E o Supremo Tribunal pensou a mesma coisa. Quando atacaram meu simples parecer jurídico com uma Adin […], acabou a festa. Além de dizer que não entrava em vigor, o STF ainda declarou que a regulamentação legal de todos os comandos do art. 192 teria que ser feita por meio de uma única lei complementar. Uma só.
[…]
Somente em 2004, já no Governo Lula, o artigo 192 da Constituição foi reformado, e aqueles 12% de teto para os juros foram revogados (RAMOS, 2007, p. 278-279)”.
O curioso é que nem o Superior Tribunal sabia exatamente distinguir, nessa pendência, o que era juro real e nominal, tamanha a complexidade que foi dada à questão. Nesse momento caiu o tabelamento dos juros de morte morrida. Agora, se o tabelamento nominal da Selic, e não do setor bancário lato sensu, fosse de 12% ou qualquer outro percentual razoável a ser perseguido, daria o que pensar. Primeiro, forçaria um resultado primário capaz de mantê-la nesse patamar. Com a Selic controlada, ela deixaria de ser o maior vetor do aumento da dívida pública interna. E passaria a ser o pivô da política fiscal. O governo teria de buscar nas suas contas o resultado primário necessário para segurar a taxa básica no índice tabelado.
A medida daria um peso maior à Lei da Responsabilidade Fiscal – que cá entre nós, ficou meio sem sentido. Os 12% poderiam ser reconstitucionalizados. Em vez do teto de gasto de Michel Temer, depois apropriado por Paulo Guedes e politicamente incumprível, o teto de juros teria dois caminhos para ser realizado: por meio do fiscal ou da redução direta dos juros, portanto do déficit nominal. Fora que teria um apelo de comunicação muito mais fácil. Na verdade, esse mesmo caminho poderia ser feito ao contrário, com uma meta de dívida pública interna, que exigiria juros baixos e superavit primário, acrescidos, last but not least, de PIBs vitaminados. Os dois trajetos, ou seja, o tabelamento da Selic e a meta da dívida interna bruta, levariam aos mesmos resultados.

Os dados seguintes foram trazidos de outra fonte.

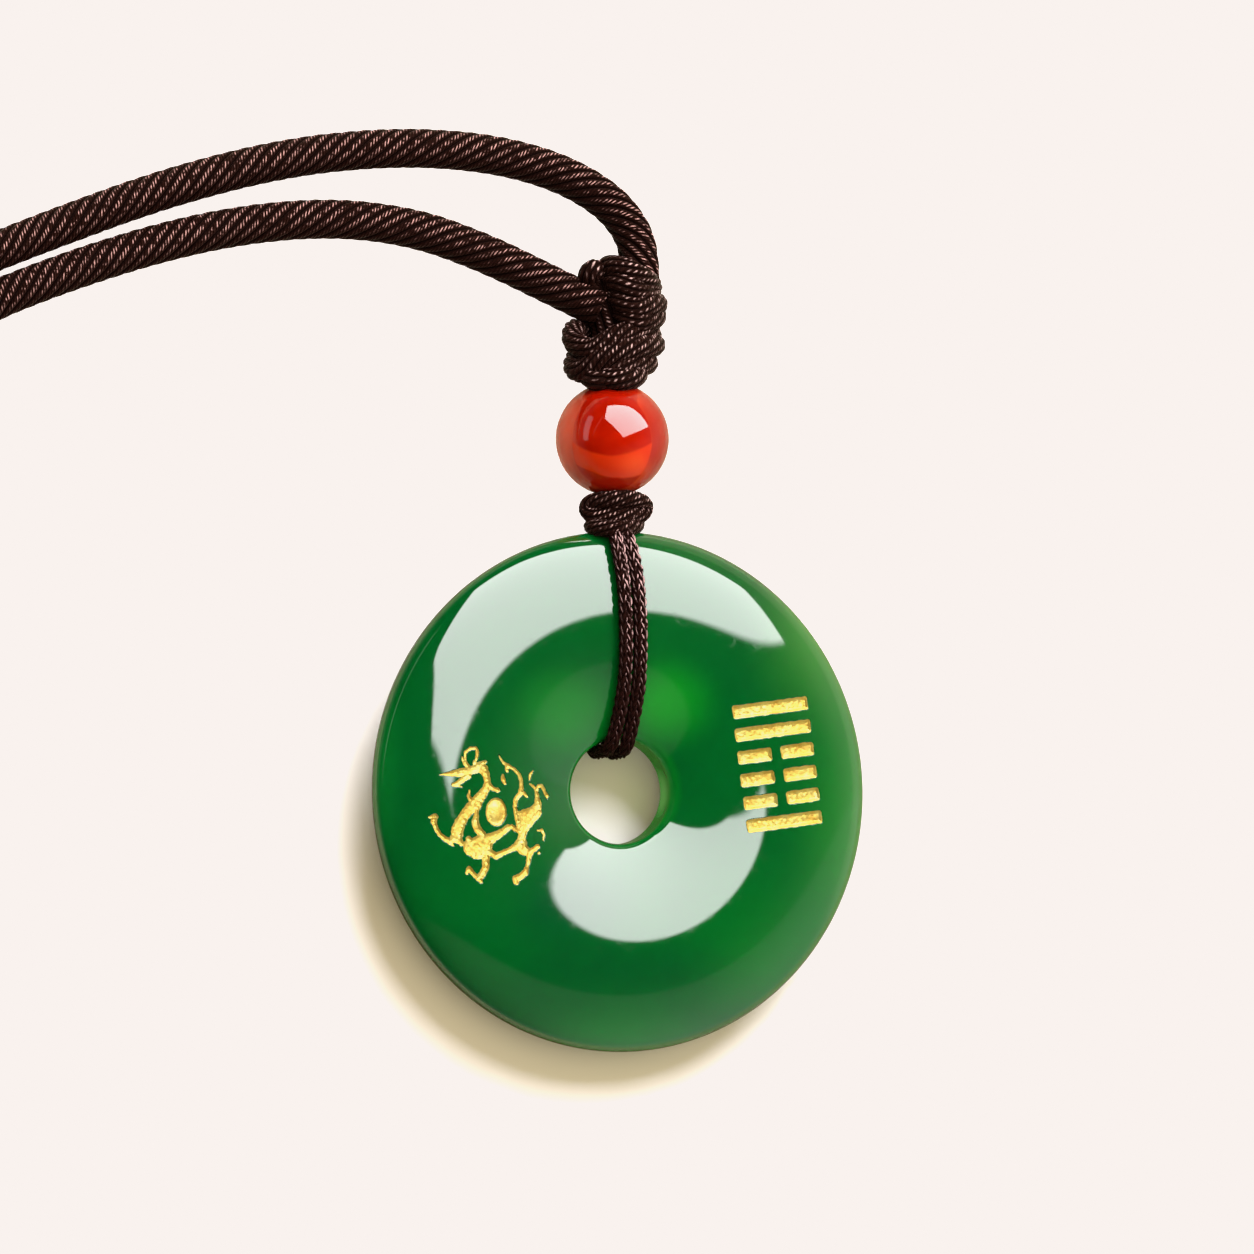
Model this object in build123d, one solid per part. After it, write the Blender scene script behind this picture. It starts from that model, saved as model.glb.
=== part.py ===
from build123d import *
import math
import os

# Agate ring pendant on a knotted cord, lying on a surface. Millimetres, +Z up,
# +X and +Y along the surface, the pendant below (-Y) its bead and knots.
# Lengths in the tables are measured from the ring's own centre and moved by
# RING_Y so that the ring, bead and knots are centred on the origin.

# ---- driving dimensions -------------------------------------------------
RING_D = 55.0            # outside diameter of the agate ring
RING_R = RING_D / 2
HOLE_R = 5.55            # wall radius of its hole
HOLE_LIP_R = 6.25        # where the hole's rounded lip meets the face
HOLE_FACE = 1.49         # height of the face at that lip over the middle plane
HOLE_BACK = 2.70         # and depth of the back under it
HOLE_WALL_TOP = 0.514    # the straight wall runs from here
HOLE_WALL_LOW = -1.937   # to here
CROWN_R = 18.0           # radius of the ring's thickest circle
CROWN_UP = 3.3           # height of the face there
CROWN_DOWN = 3.2         # depth of the back there
DISH_POWER = 2.2         # how the face falls to the hole
RIM_POWER = 2.45         # how both sides round off to the rim
RIM_UP = 0.45            # the widest circle lies this far above the middle
RING_TILT = 3.65         # degrees, the top edge held up by its cords and knot
RING_Z = 4.43            # height of the ring's centre
RING_Y = -14.9           # place of the ring's centre

ENGRAVED = 0.45          # depth of the engraving
GILT_TOP = 0.16          # the gilding lies this far under the face
GILT_BOTTOM = 0.42
GILT_GAP = 0.03          # between the gilding and the engraving's side

BEAD_R = 6.0
BEAD_BORE_R = 1.55
BEAD_CORD_R = 1.4
BEAD = (-1.15, 37.3, 6.0)    # centre, from the ring's centre

THIN_R = 0.78            # radius of each hanging cord

NECK_R = 2.1             # radius of the neck cord
CLASP_R = 3.2
CLASP_BORE_R = 2.5
CLASP_LENGTH = 9.0
CLASP = (-179.2, 4.0, 3.3)

KNOT = (-0.6, 50.0, 5.3)     # centre of the upper knot
SMALL_KNOT = (-0.5, 30.3, 4.9)
PIECE_GAP = 0.06

# The neck cord's route: out of the upper knot, round the neck's loop, and back.
NECK_ROUTE = [  # x, y, z
    (2.1, 51.8, 5.4),
    (2.5, 57.2, 5.3),
    (0.5, 61.6, 4.6),
    (-3.4, 64.7, 3.5),
    (-8.6, 66.8, 2.5),
    (-15.5, 67.9, 2.1),
    (-24.5, 67.9, 2.1),
    (-36.0, 66.3, 2.1),
    (-49.0, 62.6, 2.1),
    (-63.0, 57.1, 2.1),
    (-78.5, 50.4, 2.1),
    (-97.0, 46.2, 2.1),
    (-119.0, 45.6, 2.1),
    (-142.0, 47.2, 2.1),
    (-163.0, 40.6, 2.1),
    (-175.2, 27.0, 2.6),
    (-179.2, 12.0, 3.3),
    (-179.2, -4.0, 3.3),
    (-173.6, -16.2, 2.6),
    (-160.0, -24.0, 2.1),
    (-141.0, -25.6, 2.1),
    (-120.0, -24.4, 2.1),
    (-101.0, -17.0, 2.1),
    (-89.0, -2.0, 2.1),
    (-83.0, 16.0, 2.1),
    (-80.0, 33.0, 2.1),
    (-73.5, 47.4, 2.1),
    (-60.5, 53.1, 2.1),
    (-46.0, 57.9, 2.1),
    (-33.0, 60.1, 2.1),
    (-22.5, 59.6, 2.1),
    (-14.4, 57.0, 2.8),
    (-8.2, 54.0, 4.2),
    (-2.4, 51.1, 5.8),
]

# Each hanging cord: out of the small knot, over the ring's face, down through
# its hole, and back under the ring to the knot.
THIN_ROUTE = [  # x of the pair's middle, y, z, each cord's distance from the middle, radius of the bend
    (-1.2, 29.3, 6.1, 0.81, 0.0),
    (-1.15, 26.75, 9.15, 0.81, 3.0),
    (-0.35, 20.6, 10.04, 0.81, 14.0),
    (0.0, 12.5, 9.46, 0.82, 14.0),
    (-0.75, 4.2, 6.75, 1.0, 1.7),
    (-0.75, 4.2, 1.22, 1.0, 1.5),
    (-0.85, 15.0, 1.2, 0.85, 20.0),
    (-0.95, 23.6, 2.05, 0.83, 8.0),
    (-1.1, 29.3, 4.3, 0.81, 0.0),
]

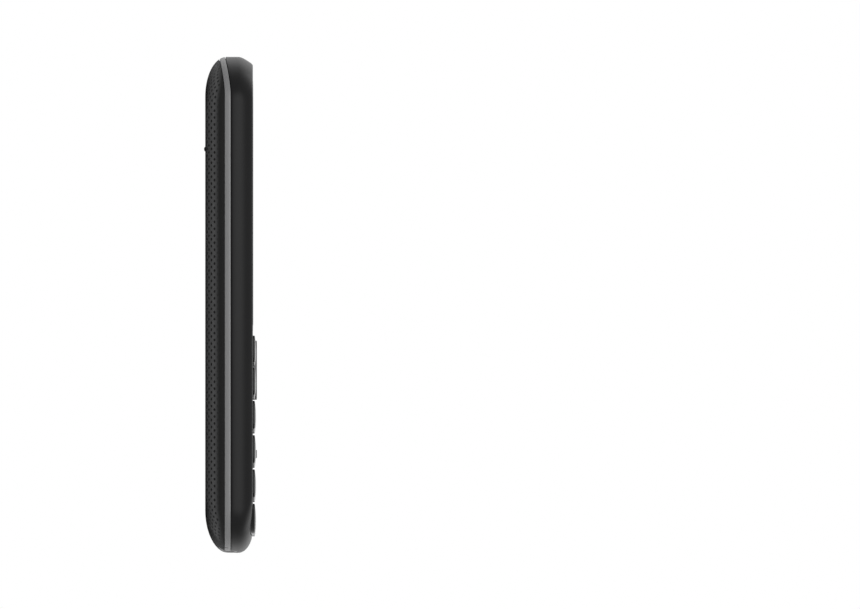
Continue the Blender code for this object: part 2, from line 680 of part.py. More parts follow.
# Trim band
def build_band(whole_body):
    rings = [body_ring(BAND_BACK, -OVERRUN), body_ring(BAND_FRONT, -OVERRUN),
             body_ring(BAND_FRONT, BAND_WALL), body_ring(BAND_BACK, BAND_WALL)]
    band = loft("trim_band", rings, GUNMETAL, around=True)
    for port, size in RING_HEIGHTS.items():
        join(band, port_shape(f"band_{port}_ring", port, size))
    cut(band, whole_body, operation="INTERSECT")
    jack_hole = port_shape("band_jack_hole", "jack", JACK_BORE, OVERRUN)
    torch_hole = port_shape("band_torch_hole", "torch", TORCH_BORE, OVERRUN)
    usb_hole = stadium_rod("band_usb_hole", USB_WIDTH + 2 * SEAM_GAP, USB_HEIGHT + 2 * SEAM_GAP,
                           USB_X, USB_Z, BOTTOM_OUT_Y, RING_BOTTOM_Y + OVERRUN, cutter=True)
    mic_hole = rod("band_mic_hole", MIC_BORE, (MIC_X, BOTTOM_OUT_Y, MIC_Z),
                   (MIC_X, RING_BOTTOM_Y, MIC_Z), steps=10, cutter=True)
    cut(band, jack_hole, torch_hole, usb_hole, mic_hole, nail_slot())


def side_point(y, z):
    """X of the body's right side at a place along it, worked out from its outline."""
    half_width = float(side_half_width(np.array(z), 0))
    depth = END_DEPTH * half_width / HALF_WIDTH
    straight_end = float(bottom_end_y(np.array(z), 0)) + depth
    share = min(max((straight_end - y) / depth, 0), 1)
    return half_width * (1 - share ** END_POWER) ** (1 / END_POWER)


def nail_slot():
    """A groove with sloped ends along the band's back edge, which follows the corner."""
    first, last = SLOT_START_Y - SLOT_DEPTH, SLOT_END_Y + SLOT_DEPTH
    places = [(SLOT_START_Y, -SEAM_GAP)]
    places += [(between(first, last, i / SLOT_STEPS), SLOT_DEPTH) for i in range(SLOT_STEPS + 1)]
    places += [(SLOT_END_Y, -SEAM_GAP)]
    low = BAND_BACK_Z - OVERRUN
    rings = []
    for y, depth in places:
        surface = side_point(y, BAND_CENTRE_Z)
        inner, outer = surface - depth, surface + OVERRUN
        rings.append([(inner, y, low), (outer, y, low), (outer, y, SLOT_TOP_Z), (inner, y, SLOT_TOP_Z)])
    return loft("nail_slot", rings, cutter=True)


# Key outlines
def rounded_rectangle(x0, x1, y0, y1, corners, edge_shares=(0.5,)):
    """Points round a rectangle from its lower right corner, anticlockwise, with a radius for each
    corner and points along its upper and lower edges at these shares of the width."""
    centres = [(x1, y0, 1, -1), (x1, y1, 1, 1), (x0, y1, -1, 1), (x0, y0, -1, -1)]
    points = []
    for quadrant, (radius, (x, y, to_right, to_top)) in enumerate(zip(corners, centres)):
        for i in range(KEY_CORNER_STEPS + 1):
            turn = math.pi / 2 * (quadrant - 1 + i / KEY_CORNER_STEPS)
            points.append((x - to_right * radius + radius * math.cos(turn),
                           y - to_top * radius + radius * math.sin(turn)))
        if quadrant == 1:
            points += [(between(x1, x0, share), y) for share in edge_shares]
        if quadrant == 3:
            points += [(between(x0, x1, share), y) for share in edge_shares]
    return points


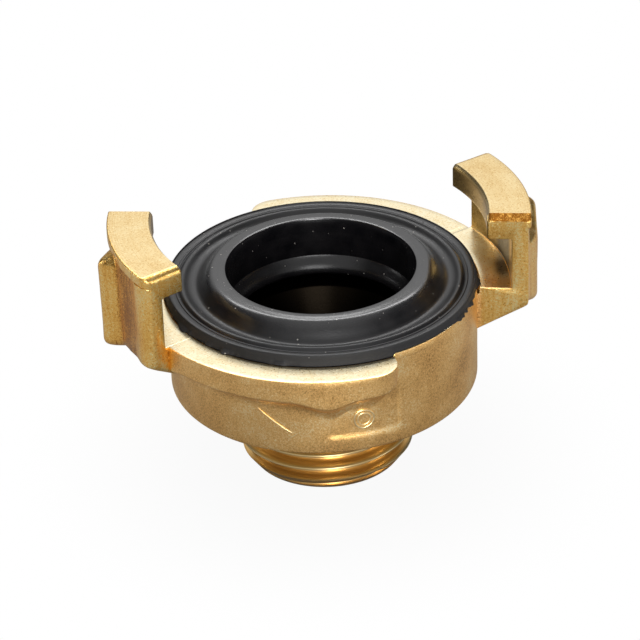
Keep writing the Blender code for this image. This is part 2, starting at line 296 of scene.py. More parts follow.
def flat_spot(angle, z):
    """The shallow flat, as a shift of the radius."""
    turn = angle % 360 - 180
    across = smooth(turn, FLAT_FROM - 0.8, FLAT_FROM + 0.8) * (1 - smooth(turn, FLAT_TO - 0.8, FLAT_TO + 0.8))
    upright = smooth(z, FLAT_LOW - 0.65, FLAT_LOW) * (1 - smooth(z, FLAT_HIGH, FLAT_HIGH + 1.0))
    return -FLAT_DEPTH * across * upright


waves = [die_wear(angle, 16.0) for angle in range(360)]
print(f"waves from {min(waves):.3f} to {max(waves):.3f} mm, flat {flat_spot(270, 15.5):.2f} mm")

# %% [markdown]
# ## The flange's outline
# The underside of a flange slopes down to the drum, so the flange is thickest at its root. Its outer lower
# edge isn't level: it dips twice where the die was deeper and lifts towards the end. Under the claw the
# flange is sunk by a hundredth of a millimetre, so that its face doesn't lie in the claw's face when the
# two are joined.

# %% Outline of a flange
WALL_FOOT = 12.1  # height at which the drum's wall leaves the foot
LOWER, UPPER = 14, 38  # outline points below and above the start of the flange
FLANGE_EDGE = 2.7  # height of the flange's outer edge, under its face
UNDER_FLANGE = 0.67  # slope of its underside
CLAW_COVERS = 20.9, 21.4  # turns between which the flange comes out from under the claw
SUNK = 0.012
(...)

Se os Poderes quisessem contribuir para tornar a medida politicamente mais viável, responsabilizariam o Legislativo pelo corte no primário necessário para segurar os juros em 12%. Certamente ajudaria se fosse aprovada uma meta de inflação mais razoável para mitigar a pressão sobre a Selic. Hoje, com as previsões mais recentes, a dívida bruta interna voltou a se tornar uma ameaça. A Instituição Fiscal Independente (IFI), órgão de monitoramento das contas públicas, estima que, em 2026, a dívida vai subir para 84% do PIB. A OCDE é mais modesta e projeta um aumento menos acelerado no tempo. A dívida interna bruta cresceria com menos velocidade, alcançando o marco de 100% do PIB em 2037. Isso, sendo mantidas as metas de política fiscal que atualmente vigoram. Seja como for, a dívida bruta interna é o principal indicador de solvência de um país. No caso do Brasil, isso é ainda mais realçado na medida em que não temos passivo em moeda forte. Mas vai ser difícil, muito difícil, o governo enxergar uma tese que já atravessa décadas.